Hazard has been the face of Chelsea and Belgium’s national team for five years, and in the process he has created the complex image of the soccer superstar – in turn kicking a young ballboy, who, at a visiting arena, was attempting to preserve the home side’s slim advantage, and leading his club to a league title and his country to its first World Cup semifinal in a generation.

Each time he takes the team bus to a hostile arena, he must prepare for shouts of “soft” and “weak.” But that antipathy has not stopped him from collecting the Premier League Young Player of the Year and Player of the Year trophies.

At the end of the day, Eden Hazard lives firmly at the pinnacle of international soccer.
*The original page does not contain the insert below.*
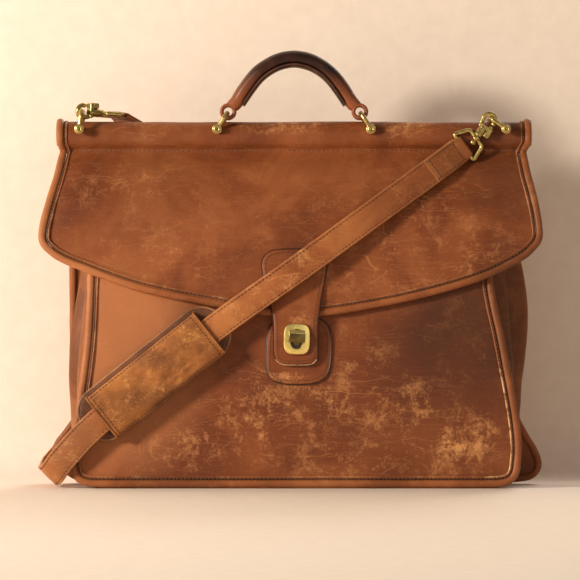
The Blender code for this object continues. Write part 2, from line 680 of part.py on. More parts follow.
def make_hook(side):
    end = "left" if side < 0 else "right"
    place = hook_place(side)
    route = []
    for k in range(13):
        angle = math.radians(-20 + 225 * k / 12)
        route.append((HOOK_EYE_R * math.cos(angle), 0, HOOK_EYE_R * math.sin(angle)))
    route += [(-4.4, 0, -5.0), (-3.0, 0, -8.0)]
    body = finish("hook_body_" + end, tube(route, HOOK_WIRE_R, 8), BRASS, 1.0)
    left, right, bottom, top = HOOK_BLOCK
    size = (right - left, HOOK_BLOCK_DEPTH, top - bottom)
    combine(body, finish("block", block(size, ((left + right) / 2, 0, (bottom + top) / 2)), BRASS), "UNION")
    length = bottom - BARREL_BOTTOM + 1
    barrel = cylinder(BARREL_R, length, (0, 0, BARREL_BOTTOM + length / 2), "Z", 14)
    combine(body, finish("barrel", barrel, BRASS), "UNION")
    combine(body, finish("bore", cylinder(BOLT_R + GAP, 8, (BOLT_X, 0, (bottom + top) / 2), "Z", 12), BRASS), "DIFFERENCE")
    body.matrix_world = place

    bolt_top = -3.9
    plate_top = bottom - GAP
    plate_bottom = plate_top - THUMB_LENGTH
    bolt = cylinder(BOLT_R, bolt_top - plate_top + 0.5, (BOLT_X, 0, (bolt_top + plate_top - 0.5) / 2), "Z", 10)
    trigger = finish("hook_trigger_" + end, bolt, BRASS, 1.0)
    thumb = block((4.0, 6.0, plate_top - plate_bottom), (6.0, 0, (plate_top + plate_bottom) / 2))
    combine(trigger, finish("thumb", thumb, BRASS), "UNION")
    trigger.matrix_world = place

    post_top = BARREL_BOTTOM - GAP
    post = cylinder(POST_R, post_top - BALL_Z, (0, 0, (post_top + BALL_Z) / 2), "Z", 10)
    post = finish("hook_post_" + end, post, BRASS, 1.0)
    ball = bmesh.new()
    bmesh.ops.create_uvsphere(ball, u_segments=12, v_segments=8, radius=BALL_R)
    bmesh.ops.translate(ball, vec=(0, 0, BALL_Z), verts=ball.verts)
    combine(post, finish("ball", ball, BRASS), "UNION")
    post.matrix_world = place
    turn, tip = RING_TURNS[side]
    near = Matrix.Translation((0, 0, RING_NEAR[1] * MM))
    held = near @ Matrix.Rotation(math.radians(turn), 4, "Z") @ Matrix.Rotation(math.radians(tip), 4, "Y")
    ring_place = place @ held @ near.inverted()
    make_ring(end, ring_place)
    make_strap_loop(end, ring_place)


def make_ring(end, place):
    (near, near_z), (far, far_z) = RING_NEAR, RING_FAR
    corners = [(-near, near_z), (near, near_z), (far, far_z), (-far, far_z)]
    route = []
    for i, (x, z) in enumerate(corners):
        here = Vector((x, 0, z))
        before = Vector((corners[i - 1][0], 0, corners[i - 1][1]))
        after = Vector((corners[(i + 1) % 4][0], 0, corners[(i + 1) % 4][1]))
        a = here + (before - here).normalized() * 2.2
        b = here + (after - here).normalized() * 2.2
        route += [a, (a + b) / 4 + here / 2, b]
    ring = finish("strap_ring_" + end, tube(route, HOOK_WIRE_R, 8, cyclic=True), BRASS, 1.0)
    boss = finish("boss", cylinder(BOSS_R, 3.4, (0, 0, near_z), "Z", 14), BRASS)
    combine(ring, boss, "UNION")
    combine(ring, finish("hole", cylinder(RING_HOLE_R, 8, (0, 0, near_z), "Z", 12), BRASS), "DIFFERENCE")
    ring.matrix_world = place


def make_strap_loop(end, place):
    """The strap's end, folded round the ring's far bar and open towards the strap."""
    inner, outer = [], []
    for k in range(11):
        angle = math.radians(-90 + 28 + (360 - 56) * k / 10)
        inner.append((STRAP_LOOP_IN * math.cos(angle), STRAP_LOOP_IN * math.sin(angle)))
        outer.append((STRAP_LOOP_OUT * math.cos(angle), STRAP_LOOP_OUT * math.sin(angle)))
    ring = outer + inner[::-1]
    bm = bmesh.new()
    half = STRAP_LOOP_WIDTH / 2
    loft(bm, [[(x, y, RING_FAR[1] + z) for y, z in ring] for x in (-half, half)])
    finish("strap_loop_" + end, bm, LEATHER, place=place)


def make_strap():
    centres = spline([p for p, _ in STRAP_ROUTE], 3)
    sides = spline([a for _, a in STRAP_ROUTE], 3)
    rings = []
    for i, point in enumerate(centres):
        run = (centres[min(i + 1, len(centres) - 1)] - centres[max(i - 1, 0)]).normalized()
        across = (sides[i] - run * run.dot(sides[i])).normalized() * STRAP_WIDTH / 2
        normal = run.cross(across).normalized() * STRAP_THICK / 2
        rings.append([point + across + normal, point - across + normal, point - across - normal,
                      point + across - normal])
    bm = bmesh.new()
    loft(bm, rings)
    finish("strap", bm, LEATHER)


def make_pad():
    """Base leaf behind the strap, felt between, and a cover sleeve in front. Their own frame lies along X."""
    place = Matrix.Translation(Vector((PAD_CENTRE[0], 0, PAD_CENTRE[1])) * MM)
    place = place @ Matrix.Rotation(math.radians(-PAD_ANGLE), 4, "Y")
    base_front = PAD_BASE_BACK - PAD_BASE_THICK
    outline = rounded_outline(*PAD_BASE_SIZE, 14)
    finish("pad_base", plate(outline, base_front, PAD_BASE_BACK), DARK_LEATHER, place=place)
    felt = rounded_outline(*PAD_FILLING_SIZE, 4, 2)
    finish("pad_filling", plate(felt, base_front - GAP - PAD_FILLING_THICK, base_front - GAP), BOARD, place=place)
    half = PAD_COVER_SIZE[1] / 2
    back = base_front - GAP
    top = back - PAD_FILLING_THICK - PAD_INNER_HEIGHT
    sheet_t = PAD_COVER_SHEET
    ring = [(back, -half), (top + 3, -half), (top - sheet_t + 1.2, -half + 4), (top - sheet_t, -half + 10),
            (top - sheet_t, half - 10), (top - sheet_t + 1.2, half - 4), (top + 3, half), (back, half),
            (back, half - sheet_t), (top + 3.6, half - sheet_t), (top + 1.2, half - 5.4), (top, half - 10.4),
            (top, -half + 10.4), (top + 1.2, -half + 5.4), (top + 3.6, -half + sheet_t), (back, -half + sheet_t)]
    bm = bmesh.new()
    long = PAD_COVER_SIZE[0] / 2
    loft(bm, [[(x, y, z) for y, z in ring] for x in (-long, -long / 3, long / 3, long)])
    finish("pad_cover", bm, PAD_LEATHER, place=place)


def main():
    clear_scene()
    make_case()
    make_top()
    for side, end in ((-1, "left"), (1, "right")):
        make_pin("handle_pin_" + end, side * HANDLE_PIN_X, HANDLE_LEG_Y)
        make_pin("strap_pin_" + end, STRAP_PINS[side], STRAP_LEG_Y)
        crown = (side * HANDLE_CROWN[0], HANDLE_CROWN[1])
        make_shackle("handle_shackle_" + end, side * HANDLE_PIN_X, crown, HANDLE_LEG_Y)
        make_shackle("strap_shackle_" + end, STRAP_PINS[side], STRAP_CROWNS[side], STRAP_LEG_Y)
        make_hook(side)
    make_handle()
    plate_front = make_flap()
    make_lock(plate_front)
    make_strap()
    make_pad()


main()
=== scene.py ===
"""Looks of the leather briefcase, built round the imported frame. Lengths are in millimetres."""

import math

import bmesh
import bpy
from mathutils import Matrix, Vector, noise


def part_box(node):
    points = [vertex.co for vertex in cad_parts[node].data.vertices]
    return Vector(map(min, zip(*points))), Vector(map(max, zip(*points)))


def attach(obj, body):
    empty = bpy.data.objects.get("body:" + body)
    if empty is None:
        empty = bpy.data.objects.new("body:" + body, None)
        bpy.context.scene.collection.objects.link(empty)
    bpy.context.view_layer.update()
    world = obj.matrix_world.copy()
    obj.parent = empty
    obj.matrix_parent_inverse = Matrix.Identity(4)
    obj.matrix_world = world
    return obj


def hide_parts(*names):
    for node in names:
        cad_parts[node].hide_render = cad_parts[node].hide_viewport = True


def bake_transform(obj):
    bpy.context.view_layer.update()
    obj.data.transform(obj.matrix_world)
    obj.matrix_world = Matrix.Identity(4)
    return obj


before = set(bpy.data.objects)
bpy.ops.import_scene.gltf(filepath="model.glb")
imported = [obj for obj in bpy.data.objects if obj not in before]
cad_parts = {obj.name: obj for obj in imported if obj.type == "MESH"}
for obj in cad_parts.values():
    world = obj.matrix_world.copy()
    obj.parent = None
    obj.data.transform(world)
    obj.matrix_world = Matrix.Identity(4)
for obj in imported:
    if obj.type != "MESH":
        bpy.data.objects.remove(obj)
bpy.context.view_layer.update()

MM = 0.001
SHEET = 3.0
PANEL_LOW = 6.0
FRONT_TOP = 250.0
BACK_TOP = 292.4
GUSSET_LOW = 3.6
GUSSET_TOP = 248.0
FLAP_FACE = 0.7  # how far the face of the flap stands in front of its line
TURN_LENGTH = 36  # how much of the strap its turned end covers
TURN_HALF = 9.6
VOXEL = 0.3
PIPING = (3.2, 3.2)  # half width and half thickness of a bound edge
FLAP_PIPING = (3.2, 2.8)
GROOVE_INSET = 4.3
LIP_INSET = 5.7

FRONT_LINE = [(0, -51), (40, -51), (100, -48.5), (150, -44), (200, -36), (235, -27.5), (252, -21.5)]
BACK_LINE = [(0, 51), (60, 51), (120, 48), (180, 41), (240, 28), (270, 16), (283, 6.8), (288.5, 3.1),
             (296, 3.1)]
FRONT_EDGE = [
    (-174, 249), (-175.3, 180), (-177.6, 127), (-184, 75), (-189.1, 42), (-190.4, 24), (-187.5, 11),
    (-178, 5),
    (-160, 4.2), (-140, 4.2), (-90, 4.2), (0, 4.2), (90, 4.2), (140, 4.2),
    (160, 4.2), (180, 5), (189.5, 11), (192.2, 24), (192.6, 42), (188.3, 75), (178.6, 127),
    (168.5, 180), (166, 249),
]
BACK_EDGE = [
    (-196, 284), (-194.5, 240), (-194.5, 110), (-191.5, 64), (-199, 48), (-208, 36), (-210.5, 27),
    (-207, 17.8),
    (-198.8, 10.2), (-190, 5.6), (-176, 4.2), (-155, 4.2), (-100, 4.2), (0, 4.2),
    (100, 4.2), (160, 4.2), (180, 4.2), (198, 4.6), (210, 7.5), (215.5, 16.5), (211.5, 30), (202, 46),
    (195.3, 64), (197, 110), (196, 240), (197, 284),
]
OUTER_FOLD = {-1: [(4, 196), (60, 194.5), (107, 197), (180, 188), (250, 178)],
              1: [(4, 199), (63, 197.7), (88, 199), (150, 203.7), (193, 198.5), (250, 186)]}
MIDDLE_RIDGE = {-1: [(4, 190), (107, 188), (180, 180), (250, 172)],
                1: [(4, 196), (88, 192), (150, 187), (180, 184), (250, 178)]}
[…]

And it was always going to be that way.

Growing up, he did not have a friend next door, only a soccer pitch. His father, a professional soccer player himself, never took it easy on any of his sons. When he was three, Eden was destroyed on their pitch by his own dad. When he was six, it was the same way. But, that scoreline would not hold for long. Soon, he outpaced his father, taking him, and his three younger brothers, down as shot after shot made a soft “wshhh” as they kissed the back of the net. His brothers, Thorgan and Cerce, now professional footballers themselves, had to make the most difficult admission of their young lives: they had to admit that they were being bested by their own kin.

Soon, whispers of the name of the golden boy with the touch of a wizard, who possessed an unrelenting, composed movement, could be heard throughout the Belgian countryside. Excited whispers of a preteen legend became outward gossip of a young man, and soon became roars of delight in November 2008 as Hazard, aged only 17 years, took his first steps onto the pitch for the Belgian national team.

When Eden Hazard takes down Premier League defender after Premier League defender en route to another awe-inspiring solo goal, he might as well be defeating Thorgan, back on that pitch so many miles, and an entire sea, away.

Hazard’s bustling playing style, with the ball seemingly always attached to a string at his feet, has kept him employed at the highest levels of football.

With Eden, the Belgians are back. With Eden, a golden generation is ready to rule European football.